If nothing else "The Beguiled" silenced anyone who said there were no good parts for actresses in movies-at least in 1971. There were four excellent parts for actresses in this film and all were well cast and well executed.
Pamelyn Ferdin did a fine job as Amy and would go on to play "Wanda June". This must have been the first time an adult male box office star shared an extended kiss with a twelve-year-old girl on camera, wonder if there was much controversy about this at the time. It was probably Polanski's favorite scene. Given the fate of Amy's turtle "Randolph", it is no surprise that Ferdin grew up to be a hardcore animal rights activist.
Geraldine Page was likewise excellent, playing a complex character with just the right amount of restraint. It is interesting that she died just three days after Elizabeth Hartman committed suicide (throwing herself through a fifth floor window) as they had also worked together in "You're a Big Boy Now".

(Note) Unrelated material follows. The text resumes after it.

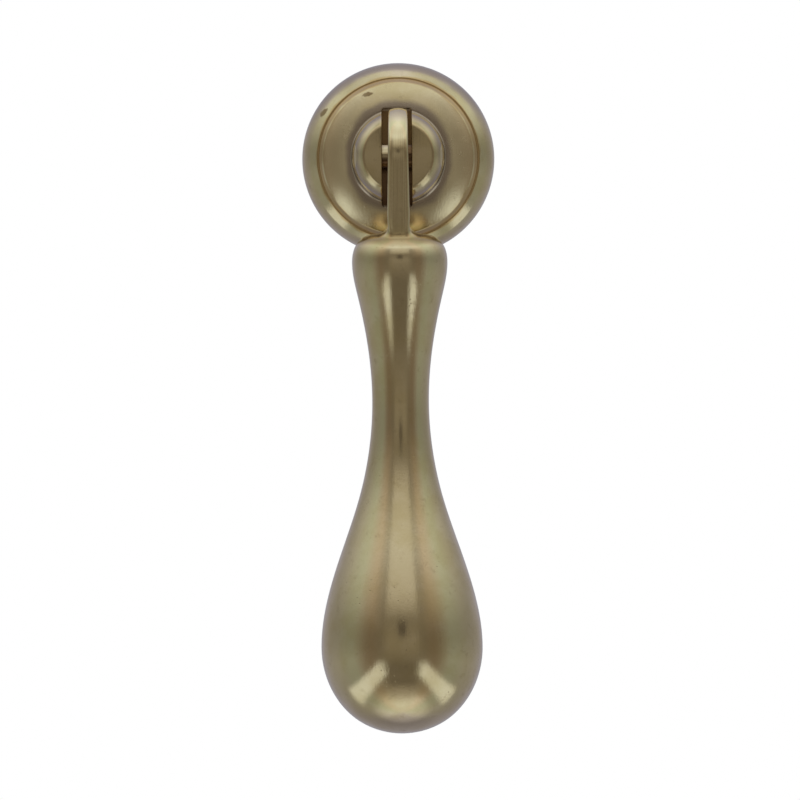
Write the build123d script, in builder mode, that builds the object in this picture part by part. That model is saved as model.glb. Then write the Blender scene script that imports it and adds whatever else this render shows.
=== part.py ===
"""Brass drop handle for a cabinet: a turned rose with a slotted boss, a cross pin, and a pear-shaped drop.

Frame: millimetres, +Z up. The origin is the centre of the rose's back face, which lies on the drawer front.
The drawer front is the plane Y = 0, and the handle stands out of it towards -Y.
A depth below is a distance out of the drawer front, and a fall is a distance below the hinge line.
"""

import os

from build123d import *

# Rose: a disc in two rounded steps, with a boss at its centre
rose_radius = 12.0  # the widest point, just above the back edge
rose_back_round = 0.3
rim_edge_depth = 0.45  # the edge stands straight to here
rim_curve_radius = 5.2  # the rim's side curves in from the widest point
rim_neck_radius = 11.0  # and runs straight from here
rim_neck_depth = 3.45
rim_top_radius = 10.1
rim_crest_round = 0.3
ledge_depth = 4.4  # the narrow flat ledge between the rim and the dome
dome_foot_radius = 9.9
dome_edge_radius = 9.4
dome_edge_depth = 5.2
dome_edge_round = 0.3
dome_curve_radius = 11.8
dome_depth = 6.2  # the top of the dome, where the boss stands

# Boss: a round post with a sloping shoulder and a slightly crowned face
boss_foot_radius = 5.75
boss_foot_round = 0.4
boss_radius = 5.65  # at the hinge line
boss_face_radius = 4.38
boss_face_depth = 12.7  # at the edge of the face
boss_shoulder_curve = 4.5
boss_edge_round = 0.85
boss_crown_depth = 12.95  # at the centre of the face
boss_crown_slope = 0.12  # at the edge of the face

# Hinge line, across the boss
hinge_depth = 10.2
pin_radius = 1.5
pin_running_gap = 0.05  # radial gap in the eye of the drop

# Slot down the boss, which runs a little way into the dome
slot_width = 3.68
slot_shift = -0.18  # the slot is cut this far to the left of the boss's middle
slot_gap = 0.12  # between the eye and the slot's ends and floor
slot_run_out = 1.0  # how far the slot is cut past the face

# Screw hole in the back, for a machine screw from inside the drawer, at the outside radius of its thread
screw_hole_radius = 2.0
screw_hole_depth = 3.5
screw_hole_lead_in = 0.3

# Tang: the flat tongue of the drop, with a round eye
tang_thickness = 2.6
tang_shift = -0.02  # the middle of its thickness
eye_radius = 5.95
tang_front_half_depth = 4.3  # in front of the hinge line, where the tongue meets the head
tang_back_half_depth = 3.7  # behind it, where the tongue hangs clear of the dome
tang_foot_round = 1.5
tang_edge_round = 0.5

# Drop, turned below the tang: (radius, fall) of each point that shapes it
drop_shift = 0.1  # its axis is this far to the right of the rose's
head_top = (3.0, 9.6)
shoulder = (5.66, 11.5)
head = (5.89, 13.35)
upper_body = [(5.22, 17.25), (4.38, 21.2)]
waist = (3.5, 30.2)
lower_body = [(5.11, 41.9), (8.06, 50.8)]
bulb = (9.95, 60.6)
bulb_base = [(8.82, 65.6), (5.38, 69.65)]
drop_fall = 71.25  # the bottom of the drop

slot_end = eye_radius + slot_gap
slot_floor_depth = hinge_depth - slot_end
section_plane = Plane(origin=(0, 0, 0), x_dir=(1, 0, 0), z_dir=(0, 0, -1))  # local axes: radius, depth
hinge_centre = (0, -hinge_depth, 0)
drop_axis_origin = (drop_shift, -hinge_depth, 0)
unit_speed = (1, 1)  # a spline's end tangents, in step with the lengths between its points


def below(point):
    """A (radius, fall) point in the drop's section, whose local axes are radius and height."""
    radius, fall = point
    return (radius, -fall)


os.makedirs("parts", exist_ok=True)

# Rose, turned about Y
with BuildPart() as rose:
    with BuildSketch(section_plane) as rose_section:
        with BuildLine():
            back = Line((0, 0), (rose_radius, 0))
            edge = Line(back @ 1, (rose_radius, rim_edge_depth))
            rim_side = RadiusArc(edge @ 1, (rim_neck_radius, rim_neck_depth), -rim_curve_radius)
            rim_neck = Line(rim_side @ 1, (rim_top_radius, ledge_depth))
            ledge = Line(rim_neck @ 1, (dome_foot_radius, ledge_depth))
            dome_side = Line(ledge @ 1, (dome_edge_radius, dome_edge_depth))
            dome = RadiusArc(dome_side @ 1, (boss_foot_radius, dome_depth), -dome_curve_radius)
            boss_side = Line(dome @ 1, (boss_radius, hinge_depth))
            boss_shoulder = RadiusArc(boss_side @ 1, (boss_face_radius, boss_face_depth), -boss_shoulder_curve)
            Spline(boss_shoulder @ 1, (0, boss_crown_depth), tangents=((-1, boss_crown_slope), (-1, 0)))
            Line((0, boss_crown_depth), back @ 0)
        make_face()
        rounded_corners = (
            (rose_radius, 0, rose_back_round),
            (rim_top_radius, ledge_depth, rim_crest_round),
            (dome_edge_radius, dome_edge_depth, dome_edge_round),
            (boss_foot_radius, dome_depth, boss_foot_round),
            (boss_face_radius, boss_face_depth, boss_edge_round),
        )
        for radius, depth, size in rounded_corners:
            fillet(rose_section.vertices().sort_by_distance((radius, depth))[0], size)
    revolve(axis=Axis.Y)
    rose_blank = rose.part

    # The slot is open at the face and stops at its floor
    slot_depth = boss_crown_depth - slot_floor_depth + slot_run_out
    with Locations((slot_shift, -slot_floor_depth - slot_depth / 2, 0)):
        Box(slot_width, slot_depth, 2 * slot_end, mode=Mode.SUBTRACT)

    # Cross hole for the pin
    with Locations(hinge_centre):
        Cylinder(pin_radius, 2 * rose_radius, rotation=(0, 90, 0), mode=Mode.SUBTRACT)

    # Screw hole in the back
    with Locations((0, -screw_hole_depth / 2, 0)):
        Cylinder(screw_hole_radius, screw_hole_depth, rotation=(90, 0, 0), mode=Mode.SUBTRACT)
    mouth = rose.edges().filter_by(GeomType.CIRCLE).sort_by_distance((screw_hole_radius, 0, 0))[0]
    chamfer(mouth, screw_hole_lead_in)
rose.part.label = "rose"

# Hinge pin, with its ends dressed flush to the round side of the boss
with BuildPart() as hinge_pin:
    with Locations(hinge_centre):
        Cylinder(pin_radius, 2 * rose_radius, rotation=(0, 90, 0))
    add(rose_blank, mode=Mode.INTERSECT)
hinge_pin.part.label = "hinge_pin"

# Drop: the tongue first, with its edges eased, then the turned body under it
with BuildPart() as drop:
    with BuildSketch(Plane.YZ.offset(tang_shift - tang_thickness / 2)):
        with Locations((-hinge_depth, 0)):
            Circle(eye_radius)
        with Locations((-hinge_depth, -shoulder[1])):
            Rectangle(2 * tang_front_half_depth, 2 * (shoulder[1] - head_top[1]))
        make_hull()
        # Behind the hinge line the tongue is cut back straight, below the round eye
        with Locations((tang_back_half_depth - hinge_depth, 0)):
            Rectangle(eye_radius, drop_fall, align=(Align.MIN, Align.MAX), mode=Mode.SUBTRACT)
        with Locations((-hinge_depth, 0)):
            Circle(eye_radius)
    extrude(amount=tang_thickness)
    outline = drop.edges().filter_by(lambda e: e.bounding_box().size.X < 1e-6)
    fillet(outline, tang_edge_round)
    with Locations((tang_shift, -hinge_depth, 0)):
        Cylinder(pin_radius + pin_running_gap, slot_width, rotation=(0, 90, 0), mode=Mode.SUBTRACT)

    with BuildSketch(Plane(origin=drop_axis_origin, x_dir=(1, 0, 0), z_dir=(0, -1, 0))):
        with BuildLine():
            top = Line((0, -head_top[1]), below(head_top))
            turn = TangentArc(top @ 1, below(shoulder), tangent=(1, 0))
            upper = Spline(
                turn @ 1,
                below(head),
                *[below(point) for point in upper_body],
                below(waist),
                *[below(point) for point in lower_body],
                below(bulb),
                tangents=(turn % 1, (0, -1)),
                tangent_scalars=unit_speed,
            )
            lower = Spline(
                upper @ 1,
                *[below(point) for point in bulb_base],
                (0, -drop_fall),
                tangents=((0, -1), (-1, 0)),
                tangent_scalars=unit_speed,
            )
            Line(lower @ 1, top @ 0)
        make_face()
    revolve(axis=Axis(drop_axis_origin, (0, 0, 1)))
    foot = drop.edges(Select.NEW).filter_by(lambda e: e.bounding_box().size.X < head_top[0])
    fillet(foot, tang_foot_round)
drop.part.label = "drop"

export_step(rose.part, "parts/rose.step")
export_step(hinge_pin.part, "parts/hinge_pin.step")
export_step(drop.part, "parts/drop.step")
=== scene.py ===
"""Brass drop handle for a cabinet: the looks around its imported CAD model.

The sizes below are in millimetres and the meshes in metres, in the CAD model's frame: +Z up, the drawer
front is the plane Y = 0, and the handle stands out of it towards -Y. A depth is a distance out of the drawer
front, and a fall is a distance below the hinge line.
"""

import math

import bmesh
import bpy
import numpy as np
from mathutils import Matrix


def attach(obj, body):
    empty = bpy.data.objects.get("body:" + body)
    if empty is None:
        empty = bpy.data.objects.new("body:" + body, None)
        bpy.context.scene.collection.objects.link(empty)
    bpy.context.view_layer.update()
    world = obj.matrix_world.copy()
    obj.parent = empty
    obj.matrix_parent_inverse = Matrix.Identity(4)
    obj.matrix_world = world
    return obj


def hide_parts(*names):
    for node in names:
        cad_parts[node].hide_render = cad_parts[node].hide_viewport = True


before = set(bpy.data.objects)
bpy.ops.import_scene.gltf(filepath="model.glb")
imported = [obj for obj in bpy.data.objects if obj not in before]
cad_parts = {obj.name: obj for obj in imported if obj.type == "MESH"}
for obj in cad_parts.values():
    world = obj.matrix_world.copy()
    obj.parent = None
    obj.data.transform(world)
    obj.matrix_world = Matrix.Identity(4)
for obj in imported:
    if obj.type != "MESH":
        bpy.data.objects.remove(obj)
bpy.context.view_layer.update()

bl_info = {
    "name": "Brass Drop Handle",
    "version": (1, 0, 0),
    "blender": (4, 5, 0),
    "location": "3D View > Sidebar > Handle",
    "description": "Makes a turned brass drop handle, its finish and its stage",
    "category": "Add Mesh",
}

MM = 0.001
MERGE_DISTANCE = 1e-7

# The hinge line's depth, and how far the slot is left and the drop's axis right of the rose's middle
HINGE_DEPTH = 10.2
SLOT_SHIFT = 0.18
DROP_AXIS = 0.1

# Falls on the drop: where the eye's grids meet the closed rings, where the tongue's shift to the left and its
# taper fade out, where the taper starts, and where the bulb is widest
EYE_JOIN = 7.0
SHIFT_FADE = (8.0, 11.5)
TAPER_FADE = (7.0, 9.5)
TAPER_START = 2.0
BULB_FALL = 60.6

# Points of the drop's outline, as (radius, height above the hinge line), and how many the head's flat has
HEAD_SHOULDER = (5.66, -11.5)
NECK_KNOTS = ((5.89, -13.35), (5.22, -17.25), (4.38, -21.2), (3.5, -30.2), (5.11, -41.9), (8.06, -50.8))
TIP_KNOTS = ((8.82, -65.6), (5.38, -69.65))
FLAT_POINTS = 60

# Radii of the arcs and rounds in the rose's outline, and its screw hole
SHOULDER_ARC = 4.5
DOME_ARC = 11.8
RIM_ARC = 5.2
FACE_ROUND = 0.85
FOOT_ROUND = 0.4
EDGE_ROUND = 0.3
SCREW_RADIUS = 2.0
SCREW_CHAMFER = 0.3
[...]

Hartman (who looks like she could be Blair Brown's sister) was wonderful as Edwina and should have gotten an Oscar (no other performance was even close that year), but given what we now know about her you wonder just how much of her performance was a studied effort and how much just came from inside her. Edwina shows such raw pain it is difficult to watch. Like Marilyn Monroe's incredible performance in "The Misfits", the viewer is probably seeing a whole lot of her own demons in the character she is playing.
Finally there is Jo Ann Harris who is stunningly perfect as the flirty Carol. For my money Harris was the sexiest actress of the 1970's, combining sensuality with intelligence and humor. She was the best reason to watch the "Most Wanted" television series and the only reason to watch "Wild Wild West Revisited". Hard to believe that someone who could bring all that to the screen never became a big star.